Planet Terror is Rodriguez's half, a tongue-in-cheek zombie flick set in a small town in Texas. A military experiment has gone badly wrong, and when the townsfolk start eating each other, it's up to a pole dancer (Rose McGowan), a sheriff (Michael Biehn), and a drifter (Freddy Rodriguez, no relation) to blow what's left of their brains out.

Rodriguez has added scratches to the film stock and crackles to the soundtrack, to give us some sense of what it might have been like to see a bargain-basement horror movie in a backstreet fleapit in the 1970s. But without Tarantino's film alongside it to hammer home the joke, there's precious little left of the "grindhouse" concept. Yes, Planet Terror has girls, guns and explosions, not to mention stilted dialogue and cut-price special effects, but that doesn't make it any different from almost everything else Rodriguez has ever done.

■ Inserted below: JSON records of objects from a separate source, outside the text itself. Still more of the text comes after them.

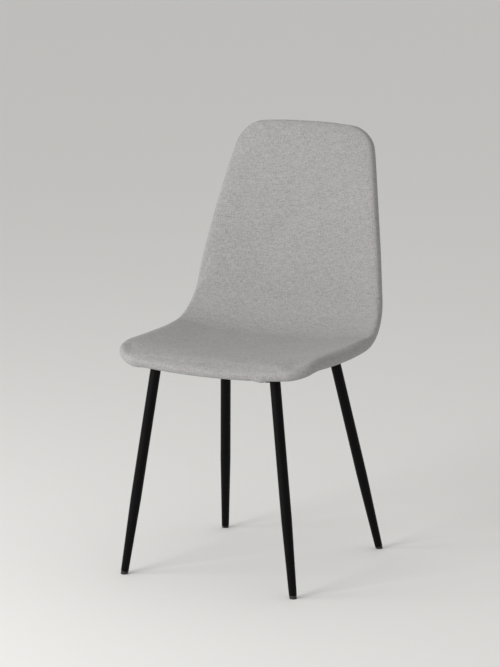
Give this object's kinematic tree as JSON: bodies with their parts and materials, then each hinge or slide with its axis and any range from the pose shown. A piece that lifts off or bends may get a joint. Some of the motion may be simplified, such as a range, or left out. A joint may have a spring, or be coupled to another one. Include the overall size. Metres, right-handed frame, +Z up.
{
  "type": "dining chair",
  "caption": "Dining chair: a thin one-piece upholstered seat and back shell in grey woven fabric on splayed, tapered black steel tube legs.",
  "frame": {"origin": "on the floor, at the middle of the chair's box seen from above", "axes": "+Z up; the chair faces -Y; +X is the sitter's left"},
  "size_m": [0.4458, 0.4561, 0.8705],
  "materials": {
    "woven_fabric": "light grey melange plain weave, matte",
    "dust_fabric": "black non-woven, matte",
    "foam": "open-cell polyurethane foam, cream",
    "plywood": "moulded beech plywood, unfinished",
    "black_steel": "satin black powder coat",
    "black_plastic": "moulded black polyethylene",
    "zinc_steel": "bright zinc plate"
  },
  "bodies": {
    "root": {"seat_shell": "plywood", "front_foam": "foam", "rear_foam": "foam", "front_cover": "woven_fabric", "rear_cover": "woven_fabric", "seam_piping": "woven_fabric", "dust_cover": "dust_fabric", "dust_cover_staples": "zinc_steel", "front_rail": "black_steel", "rear_rail": "black_steel", "left_rail": "black_steel", "right_rail": "black_steel", "front_left_mount_plate": "black_steel", "front_right_mount_plate": "black_steel", "rear_left_mount_plate": "black_steel", "rear_right_mount_plate": "black_steel", "mount_nuts": "zinc_steel", "leg_plugs": "zinc_steel", "front_left_leg": "black_steel", "front_right_leg": "black_steel", "rear_left_leg": "black_steel", "rear_right_leg": "black_steel", "front_left_glide": "black_plastic", "front_right_glide": "black_plastic", "rear_left_glide": "black_plastic", "rear_right_glide": "black_plastic", "frame_spacers": "black_plastic", "frame_bolts": "zinc_steel", "frame_washers": "zinc_steel", "tee_nuts": "zinc_steel"}
  },
  "joints": []
}
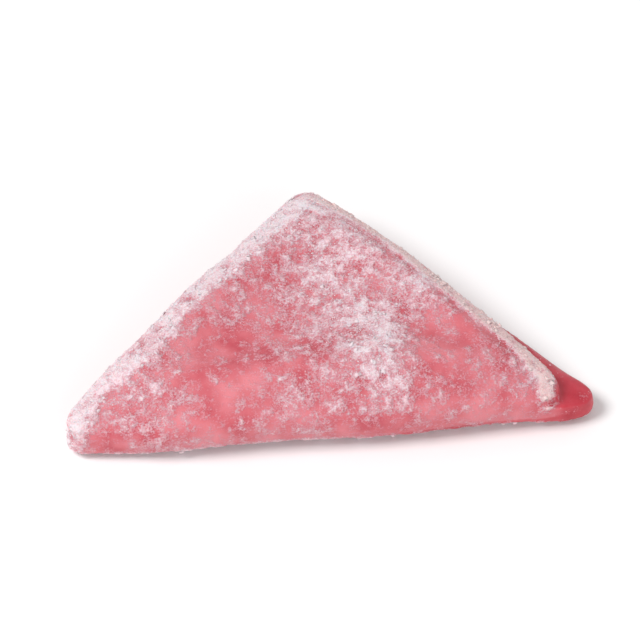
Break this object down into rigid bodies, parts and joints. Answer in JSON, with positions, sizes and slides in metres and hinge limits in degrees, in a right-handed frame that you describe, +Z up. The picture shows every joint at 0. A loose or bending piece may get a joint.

Instead of seeming like a knowing homage to exploitation movies, Planet Terror is just another of the many other zombie films to have appeared since 28 Days Later brought the genre back from the grave five years ago. The Dawn of the Dead remake beats it for scares; Shaun of the Dead is a better pastiche; and if you want to see scantily clad Amazons machine-gunning zombies to mincemeat, there are the three Resident Evil films to choose from.

Once the blood starts flowing, there is some outrageous fun to be had on Planet Terror, but there are too many leaden exposition scenes to sit through first. Presumably those are the scenes which were left out of the original, shorter Grindhouse edit. I haven't seen Grindhouse, but I'd guess that Planet Terror was a blast when it was packed into an hour and a half. The stand-alone cut, like its mutant monsters, keeps stumbling along well after it should have expired.

Lions for Lambs mulls over America's war on terror by switching between three scenes. In one of these, a Republican senator, Tom Cruise, is spin-doctoring the government's new Afghanistan military strategy to a journalist, Meryl Streep. In the second, a university professor, Robert Redford, is trying to shake a once-promising student, Andrew Garfield, out of his apathy by telling him about two former students who joined the army. And, over in Afghanistan, those two alumni, Derek Luke and Michael Pena, are freezing on a mountainside.

Lions for Lambs has big names and big issues aplenty then, but it's less than the sum of its prestigious parts. In their strand, Luke and Pena can't do anything except wait to be rescued – a role Pena has already played in World Trade Center. The other two strands are essentially one-act fringe plays which sound as if they should be clever, but aren't.